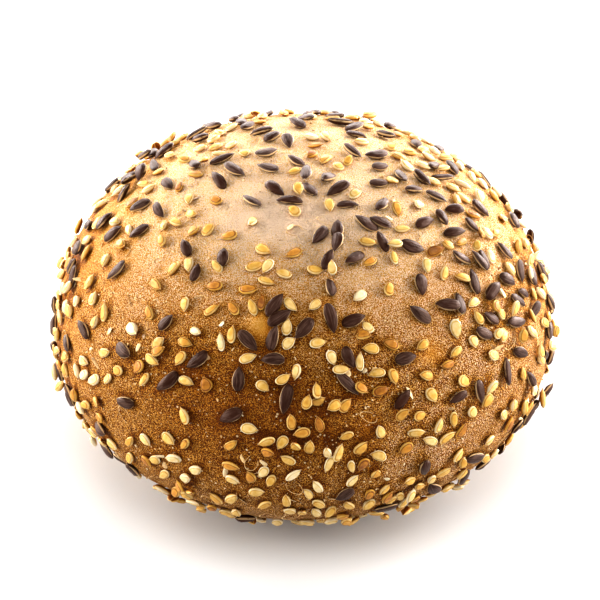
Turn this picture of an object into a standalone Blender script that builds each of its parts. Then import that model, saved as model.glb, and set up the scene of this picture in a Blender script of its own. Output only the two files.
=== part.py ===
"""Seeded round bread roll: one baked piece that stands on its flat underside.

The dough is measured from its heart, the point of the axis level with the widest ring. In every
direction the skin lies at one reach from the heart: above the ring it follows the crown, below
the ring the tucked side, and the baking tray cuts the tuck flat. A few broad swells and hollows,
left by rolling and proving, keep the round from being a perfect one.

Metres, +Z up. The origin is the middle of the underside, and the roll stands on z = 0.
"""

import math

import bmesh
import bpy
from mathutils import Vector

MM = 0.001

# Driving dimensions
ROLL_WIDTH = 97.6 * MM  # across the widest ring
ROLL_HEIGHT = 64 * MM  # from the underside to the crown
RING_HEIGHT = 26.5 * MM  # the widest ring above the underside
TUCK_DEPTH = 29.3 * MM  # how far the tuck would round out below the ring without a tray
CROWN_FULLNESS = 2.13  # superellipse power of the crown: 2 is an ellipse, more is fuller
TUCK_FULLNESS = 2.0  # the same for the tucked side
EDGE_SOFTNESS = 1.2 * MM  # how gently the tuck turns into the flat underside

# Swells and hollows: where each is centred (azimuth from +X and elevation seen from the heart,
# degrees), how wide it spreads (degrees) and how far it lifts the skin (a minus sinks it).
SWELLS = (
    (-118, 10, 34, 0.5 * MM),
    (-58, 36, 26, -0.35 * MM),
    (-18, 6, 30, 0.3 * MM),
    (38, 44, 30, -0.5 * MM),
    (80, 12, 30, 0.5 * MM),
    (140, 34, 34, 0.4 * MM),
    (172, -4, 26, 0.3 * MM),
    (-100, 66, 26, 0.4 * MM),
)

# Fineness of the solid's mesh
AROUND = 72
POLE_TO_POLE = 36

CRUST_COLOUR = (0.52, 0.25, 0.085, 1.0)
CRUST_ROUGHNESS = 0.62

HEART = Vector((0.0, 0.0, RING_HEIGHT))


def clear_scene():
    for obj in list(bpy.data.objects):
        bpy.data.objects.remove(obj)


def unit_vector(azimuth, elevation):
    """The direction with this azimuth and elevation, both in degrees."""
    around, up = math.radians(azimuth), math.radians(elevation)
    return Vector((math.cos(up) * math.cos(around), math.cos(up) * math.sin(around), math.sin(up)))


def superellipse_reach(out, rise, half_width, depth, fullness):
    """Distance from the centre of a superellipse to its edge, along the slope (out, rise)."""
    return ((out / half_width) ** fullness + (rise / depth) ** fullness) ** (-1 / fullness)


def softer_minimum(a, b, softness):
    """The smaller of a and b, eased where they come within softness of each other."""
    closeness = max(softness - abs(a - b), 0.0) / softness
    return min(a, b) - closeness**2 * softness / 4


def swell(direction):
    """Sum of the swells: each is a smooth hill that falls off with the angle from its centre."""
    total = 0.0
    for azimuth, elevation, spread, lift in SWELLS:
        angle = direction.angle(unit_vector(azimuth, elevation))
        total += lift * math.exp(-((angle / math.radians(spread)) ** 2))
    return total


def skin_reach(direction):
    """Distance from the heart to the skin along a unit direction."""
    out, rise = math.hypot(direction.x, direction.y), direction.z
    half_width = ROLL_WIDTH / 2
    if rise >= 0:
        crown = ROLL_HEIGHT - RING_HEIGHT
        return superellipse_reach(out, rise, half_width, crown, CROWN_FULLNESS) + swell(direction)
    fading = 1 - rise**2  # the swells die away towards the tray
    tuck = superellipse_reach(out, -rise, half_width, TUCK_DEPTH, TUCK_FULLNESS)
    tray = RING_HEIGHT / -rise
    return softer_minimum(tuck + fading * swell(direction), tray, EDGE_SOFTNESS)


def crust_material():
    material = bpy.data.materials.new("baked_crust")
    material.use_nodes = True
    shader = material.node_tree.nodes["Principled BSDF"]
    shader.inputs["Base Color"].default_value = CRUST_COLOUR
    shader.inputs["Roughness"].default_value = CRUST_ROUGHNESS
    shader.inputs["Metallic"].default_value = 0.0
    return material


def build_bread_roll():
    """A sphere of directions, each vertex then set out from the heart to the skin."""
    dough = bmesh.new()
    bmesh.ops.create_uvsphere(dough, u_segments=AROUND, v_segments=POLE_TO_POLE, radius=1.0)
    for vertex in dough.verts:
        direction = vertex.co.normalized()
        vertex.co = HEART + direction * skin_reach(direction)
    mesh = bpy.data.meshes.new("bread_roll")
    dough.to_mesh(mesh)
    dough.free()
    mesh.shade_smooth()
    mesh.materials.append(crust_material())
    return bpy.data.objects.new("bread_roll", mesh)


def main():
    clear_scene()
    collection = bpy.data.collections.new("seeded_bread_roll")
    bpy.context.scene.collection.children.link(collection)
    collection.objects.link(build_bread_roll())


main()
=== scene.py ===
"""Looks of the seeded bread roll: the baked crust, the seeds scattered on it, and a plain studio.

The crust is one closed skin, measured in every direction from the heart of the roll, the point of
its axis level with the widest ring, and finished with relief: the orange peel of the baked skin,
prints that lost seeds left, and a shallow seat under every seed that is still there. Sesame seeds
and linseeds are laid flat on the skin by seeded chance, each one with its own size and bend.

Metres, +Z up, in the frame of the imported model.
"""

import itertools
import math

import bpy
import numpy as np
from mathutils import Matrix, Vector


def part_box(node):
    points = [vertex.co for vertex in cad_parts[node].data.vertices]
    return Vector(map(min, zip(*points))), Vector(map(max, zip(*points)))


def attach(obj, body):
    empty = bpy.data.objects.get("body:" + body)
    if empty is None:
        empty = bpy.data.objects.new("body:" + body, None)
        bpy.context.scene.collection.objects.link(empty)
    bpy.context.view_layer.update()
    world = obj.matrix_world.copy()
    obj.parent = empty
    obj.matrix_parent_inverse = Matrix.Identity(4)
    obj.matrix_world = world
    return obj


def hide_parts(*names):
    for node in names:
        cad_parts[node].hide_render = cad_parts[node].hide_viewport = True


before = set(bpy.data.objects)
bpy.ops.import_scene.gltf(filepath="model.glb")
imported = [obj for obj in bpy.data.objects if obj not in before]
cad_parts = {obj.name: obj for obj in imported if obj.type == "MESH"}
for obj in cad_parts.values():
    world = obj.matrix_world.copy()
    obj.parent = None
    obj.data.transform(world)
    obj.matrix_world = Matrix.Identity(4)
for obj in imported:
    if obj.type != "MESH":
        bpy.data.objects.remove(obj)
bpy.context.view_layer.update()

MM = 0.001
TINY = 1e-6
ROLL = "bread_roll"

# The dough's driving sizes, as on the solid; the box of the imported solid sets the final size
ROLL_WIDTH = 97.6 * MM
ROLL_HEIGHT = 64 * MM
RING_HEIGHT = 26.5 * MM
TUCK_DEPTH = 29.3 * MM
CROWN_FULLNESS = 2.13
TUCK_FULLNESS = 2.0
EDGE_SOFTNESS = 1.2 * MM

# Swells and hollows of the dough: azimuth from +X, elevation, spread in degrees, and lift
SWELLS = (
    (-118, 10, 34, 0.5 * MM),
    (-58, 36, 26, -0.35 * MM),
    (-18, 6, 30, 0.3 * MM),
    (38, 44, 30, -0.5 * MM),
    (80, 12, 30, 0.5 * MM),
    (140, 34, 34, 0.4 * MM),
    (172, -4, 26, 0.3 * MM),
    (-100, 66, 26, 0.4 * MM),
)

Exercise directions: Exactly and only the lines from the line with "mesh.shade_smooth()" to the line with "points = [vertex.co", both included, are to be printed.

Output for this exercise:
    mesh.shade_smooth()
    mesh.materials.append(crust_material())
    return bpy.data.objects.new("bread_roll", mesh)


def main():
    clear_scene()
    collection = bpy.data.collections.new("seeded_bread_roll")
    bpy.context.scene.collection.children.link(collection)
    collection.objects.link(build_bread_roll())


main()
=== scene.py ===
"""Looks of the seeded bread roll: the baked crust, the seeds scattered on it, and a plain studio.

The crust is one closed skin, measured in every direction from the heart of the roll, the point of
its axis level with the widest ring, and finished with relief: the orange peel of the baked skin,
prints that lost seeds left, and a shallow seat under every seed that is still there. Sesame seeds
and linseeds are laid flat on the skin by seeded chance, each one with its own size and bend.

Metres, +Z up, in the frame of the imported model.
"""

import itertools
import math

import bpy
import numpy as np
from mathutils import Matrix, Vector


def part_box(node):
    points = [vertex.co for vertex in cad_parts[node].data.vertices]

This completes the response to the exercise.